* start *

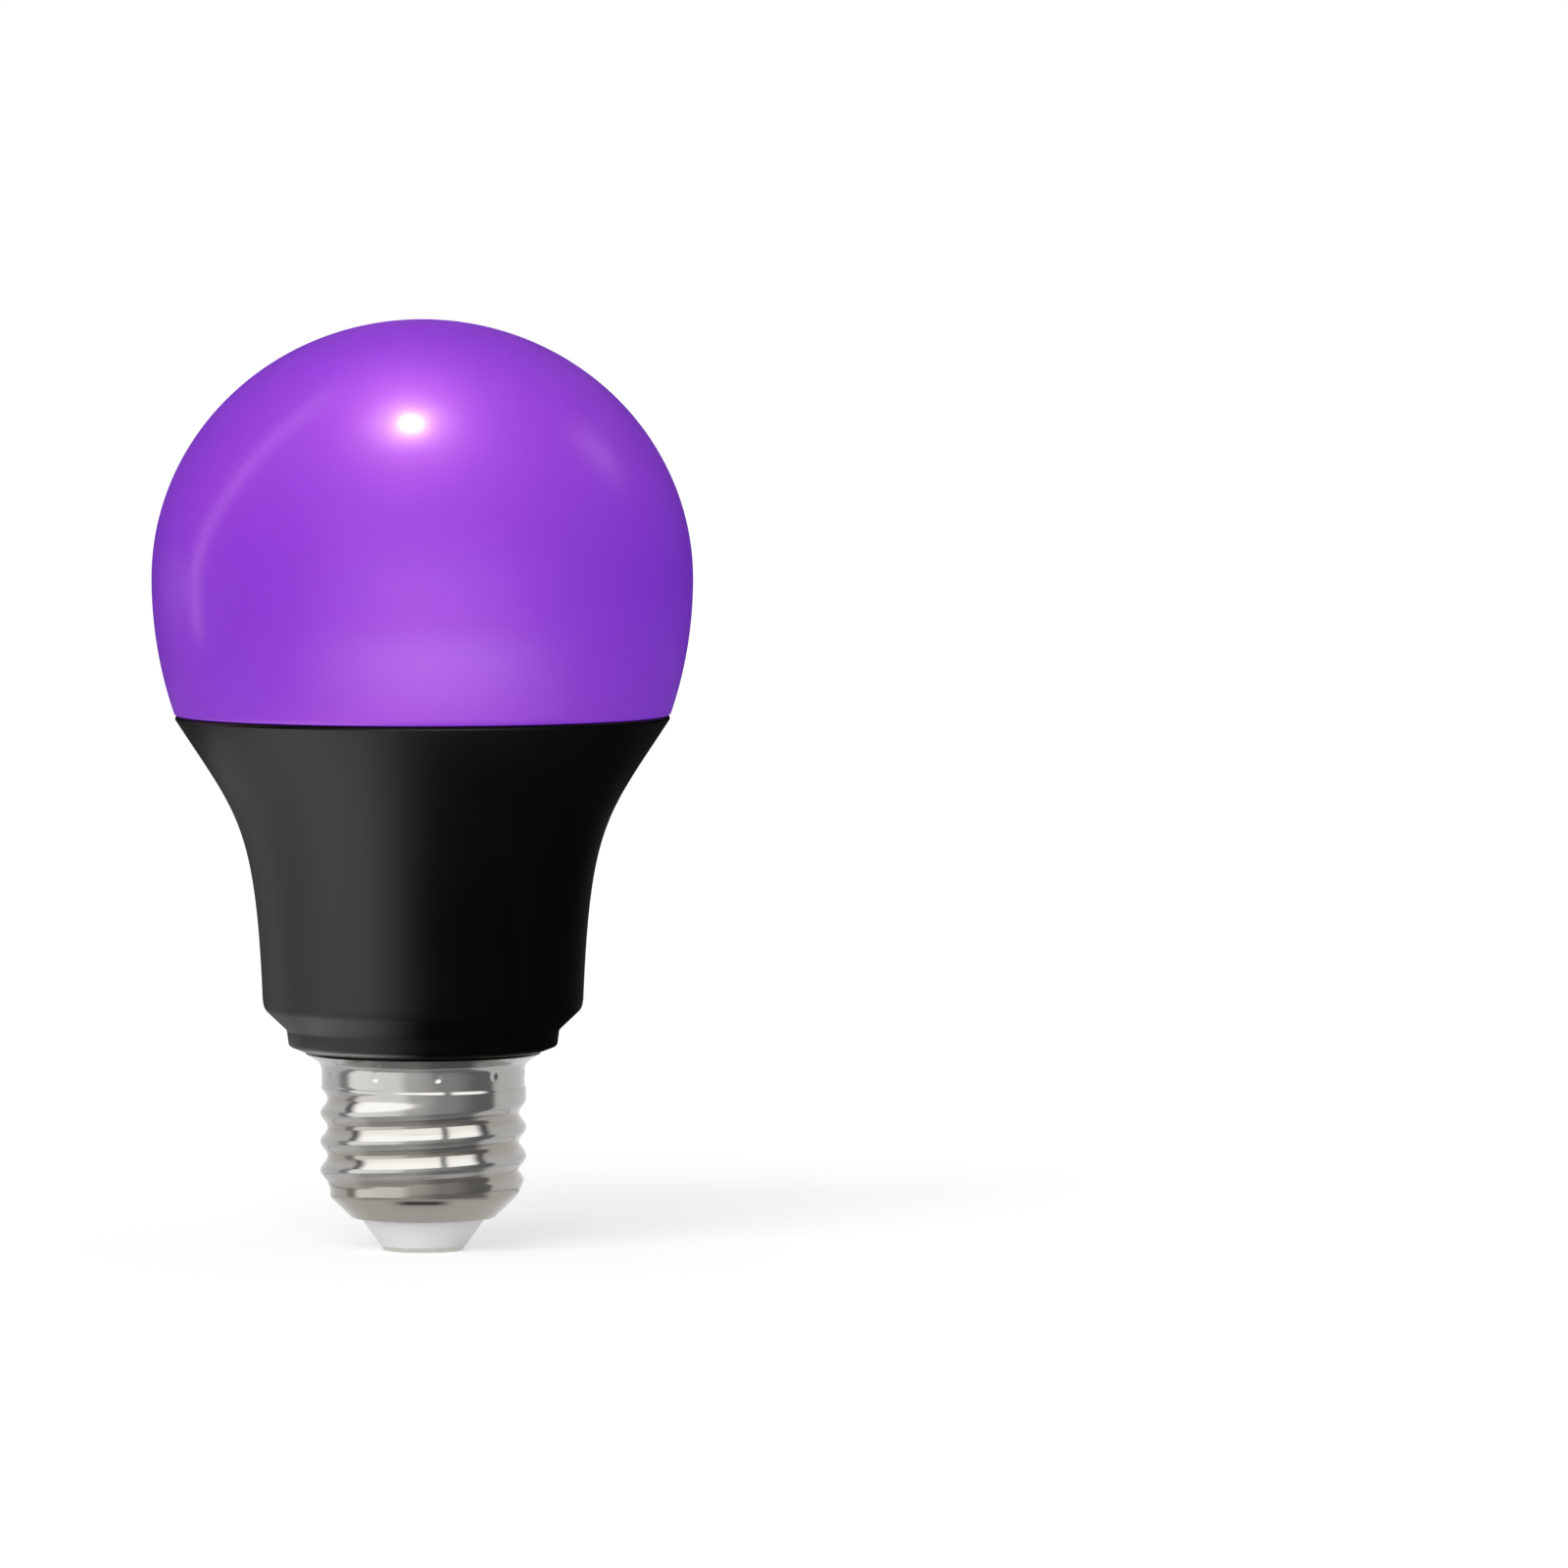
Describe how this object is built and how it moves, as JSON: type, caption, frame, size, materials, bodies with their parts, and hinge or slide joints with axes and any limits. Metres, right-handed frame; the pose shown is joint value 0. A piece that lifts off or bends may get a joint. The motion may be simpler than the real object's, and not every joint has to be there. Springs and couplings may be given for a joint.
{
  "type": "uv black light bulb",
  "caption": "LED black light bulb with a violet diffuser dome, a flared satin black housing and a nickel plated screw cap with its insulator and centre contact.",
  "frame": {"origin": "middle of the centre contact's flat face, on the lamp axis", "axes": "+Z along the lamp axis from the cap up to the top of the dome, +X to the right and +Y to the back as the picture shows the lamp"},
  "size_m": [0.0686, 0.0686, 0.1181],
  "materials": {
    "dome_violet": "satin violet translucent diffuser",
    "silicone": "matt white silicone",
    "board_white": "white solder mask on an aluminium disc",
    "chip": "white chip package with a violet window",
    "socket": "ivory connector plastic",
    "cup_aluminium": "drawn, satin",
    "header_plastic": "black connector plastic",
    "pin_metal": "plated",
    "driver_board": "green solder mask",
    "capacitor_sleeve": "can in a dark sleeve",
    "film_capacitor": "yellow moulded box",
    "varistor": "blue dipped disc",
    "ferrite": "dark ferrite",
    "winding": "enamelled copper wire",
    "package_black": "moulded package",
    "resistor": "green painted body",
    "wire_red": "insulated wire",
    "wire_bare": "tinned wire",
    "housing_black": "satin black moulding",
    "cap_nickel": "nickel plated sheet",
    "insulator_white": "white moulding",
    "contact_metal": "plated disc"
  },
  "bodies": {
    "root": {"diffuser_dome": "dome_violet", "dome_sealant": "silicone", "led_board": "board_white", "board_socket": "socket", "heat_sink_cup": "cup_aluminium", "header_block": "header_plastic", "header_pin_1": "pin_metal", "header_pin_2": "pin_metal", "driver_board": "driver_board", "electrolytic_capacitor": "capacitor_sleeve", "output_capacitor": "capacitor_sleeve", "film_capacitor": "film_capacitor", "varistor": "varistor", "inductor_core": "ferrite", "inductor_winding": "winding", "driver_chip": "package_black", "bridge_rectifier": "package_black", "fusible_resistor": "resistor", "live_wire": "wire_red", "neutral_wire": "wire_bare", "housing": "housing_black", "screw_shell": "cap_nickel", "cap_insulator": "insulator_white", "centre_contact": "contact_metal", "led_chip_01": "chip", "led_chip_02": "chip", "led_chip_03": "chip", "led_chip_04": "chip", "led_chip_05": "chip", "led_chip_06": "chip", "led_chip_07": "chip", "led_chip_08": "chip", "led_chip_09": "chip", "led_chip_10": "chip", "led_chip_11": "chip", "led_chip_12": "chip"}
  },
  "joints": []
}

* end *

■ EXERCISE INSTRUCTIONS:
Make an exact copy of all the data.

■ SOLUTION FOR THIS PROBLEM:
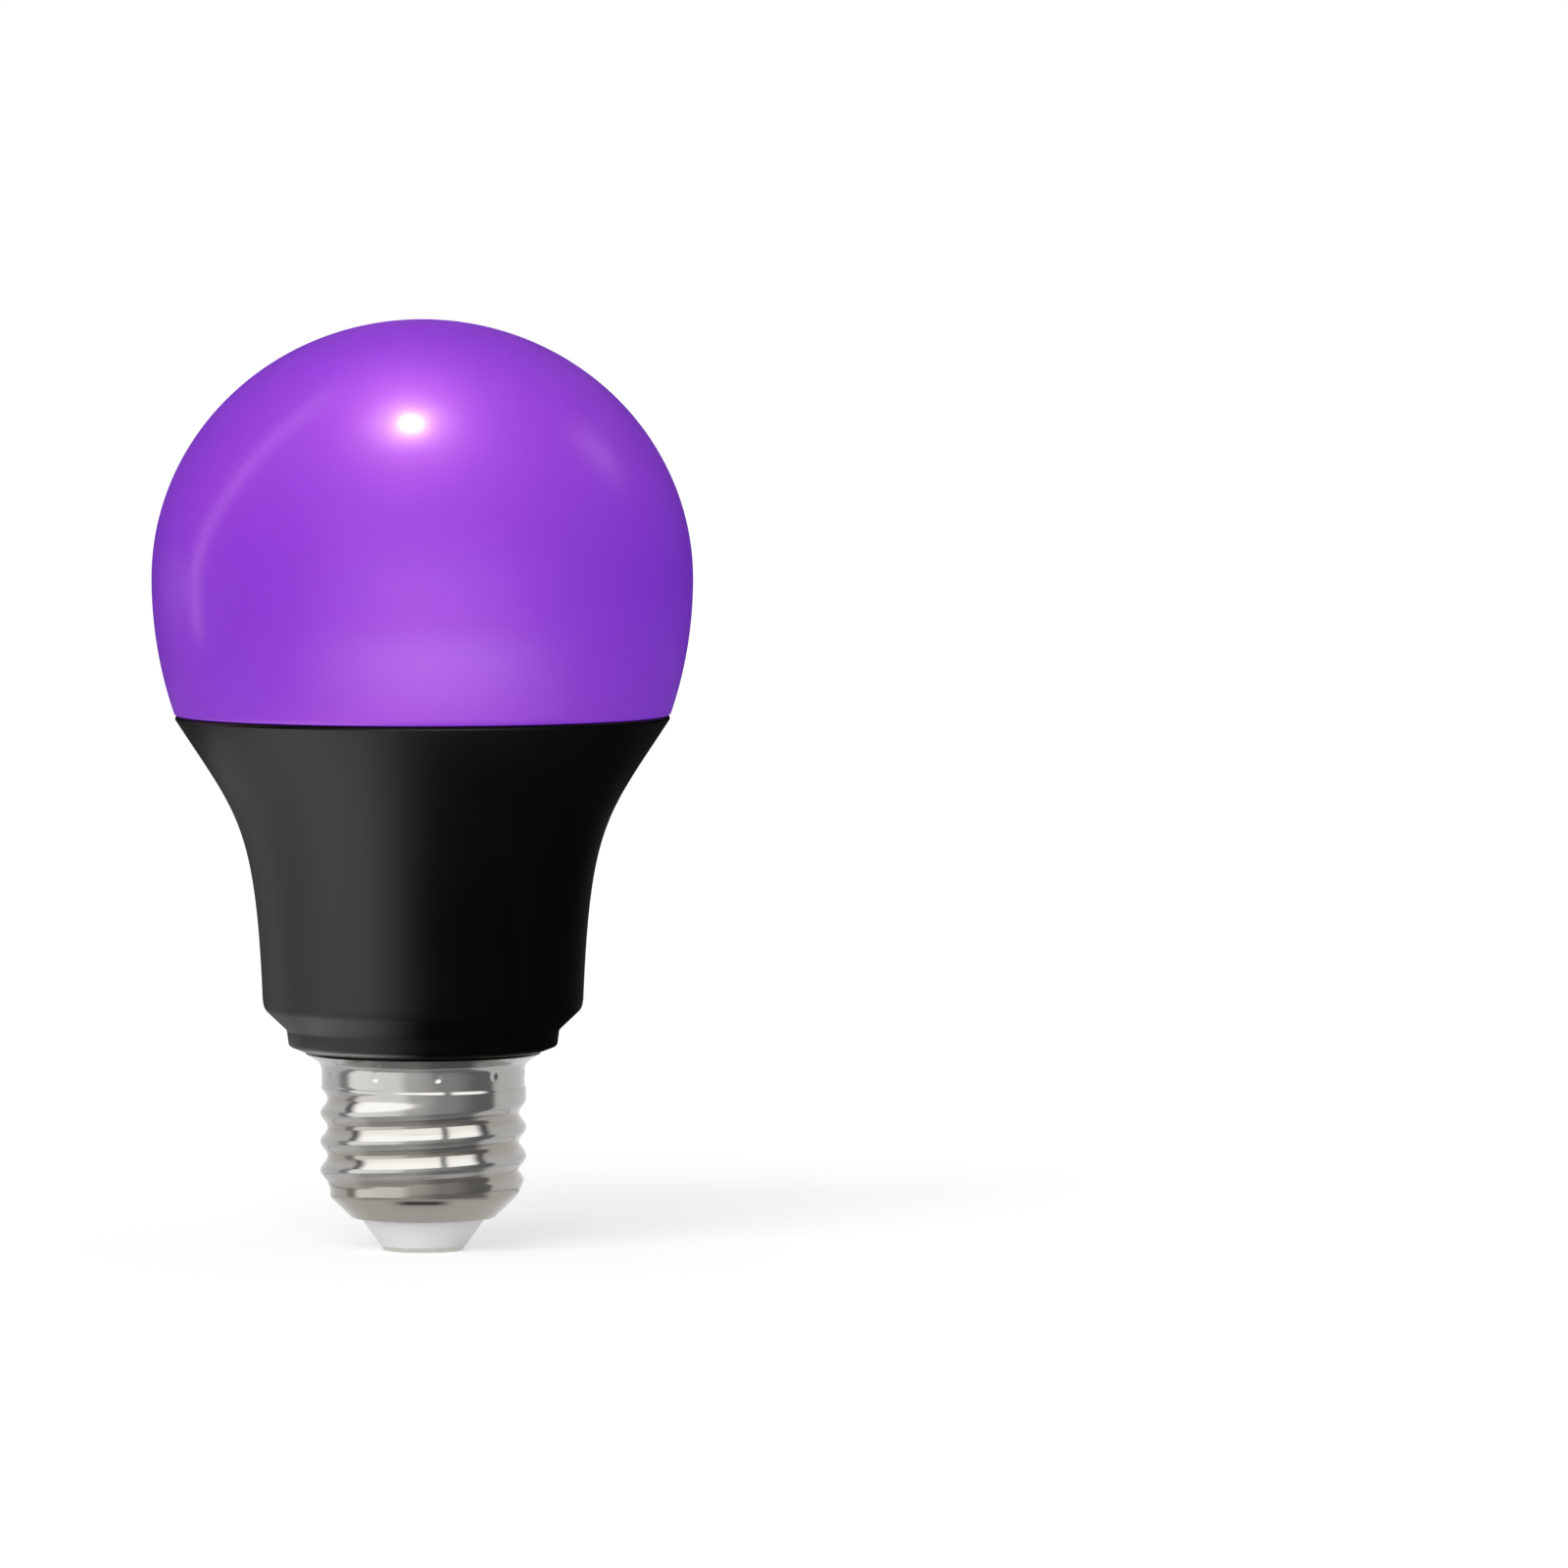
Describe how this object is built and how it moves, as JSON: type, caption, frame, size, materials, bodies with their parts, and hinge or slide joints with axes and any limits. Metres, right-handed frame; the pose shown is joint value 0. A piece that lifts off or bends may get a joint. The motion may be simpler than the real object's, and not every joint has to be there. Springs and couplings may be given for a joint.
{
  "type": "uv black light bulb",
  "caption": "LED black light bulb with a violet diffuser dome, a flared satin black housing and a nickel plated screw cap with its insulator and centre contact.",
  "frame": {"origin": "middle of the centre contact's flat face, on the lamp axis", "axes": "+Z along the lamp axis from the cap up to the top of the dome, +X to the right and +Y to the back as the picture shows the lamp"},
  "size_m": [0.0686, 0.0686, 0.1181],
  "materials": {
    "dome_violet": "satin violet translucent diffuser",
    "silicone": "matt white silicone",
    "board_white": "white solder mask on an aluminium disc",
    "chip": "white chip package with a violet window",
    "socket": "ivory connector plastic",
    "cup_aluminium": "drawn, satin",
    "header_plastic": "black connector plastic",
    "pin_metal": "plated",
    "driver_board": "green solder mask",
    "capacitor_sleeve": "can in a dark sleeve",
    "film_capacitor": "yellow moulded box",
    "varistor": "blue dipped disc",
    "ferrite": "dark ferrite",
    "winding": "enamelled copper wire",
    "package_black": "moulded package",
    "resistor": "green painted body",
    "wire_red": "insulated wire",
    "wire_bare": "tinned wire",
    "housing_black": "satin black moulding",
    "cap_nickel": "nickel plated sheet",
    "insulator_white": "white moulding",
    "contact_metal": "plated disc"
  },
  "bodies": {
    "root": {"diffuser_dome": "dome_violet", "dome_sealant": "silicone", "led_board": "board_white", "board_socket": "socket", "heat_sink_cup": "cup_aluminium", "header_block": "header_plastic", "header_pin_1": "pin_metal", "header_pin_2": "pin_metal", "driver_board": "driver_board", "electrolytic_capacitor": "capacitor_sleeve", "output_capacitor": "capacitor_sleeve", "film_capacitor": "film_capacitor", "varistor": "varistor", "inductor_core": "ferrite", "inductor_winding": "winding", "driver_chip": "package_black", "bridge_rectifier": "package_black", "fusible_resistor": "resistor", "live_wire": "wire_red", "neutral_wire": "wire_bare", "housing": "housing_black", "screw_shell": "cap_nickel", "cap_insulator": "insulator_white", "centre_contact": "contact_metal", "led_chip_01": "chip", "led_chip_02": "chip", "led_chip_03": "chip", "led_chip_04": "chip", "led_chip_05": "chip", "led_chip_06": "chip", "led_chip_07": "chip", "led_chip_08": "chip", "led_chip_09": "chip", "led_chip_10": "chip", "led_chip_11": "chip", "led_chip_12": "chip"}
  },
  "joints": []
}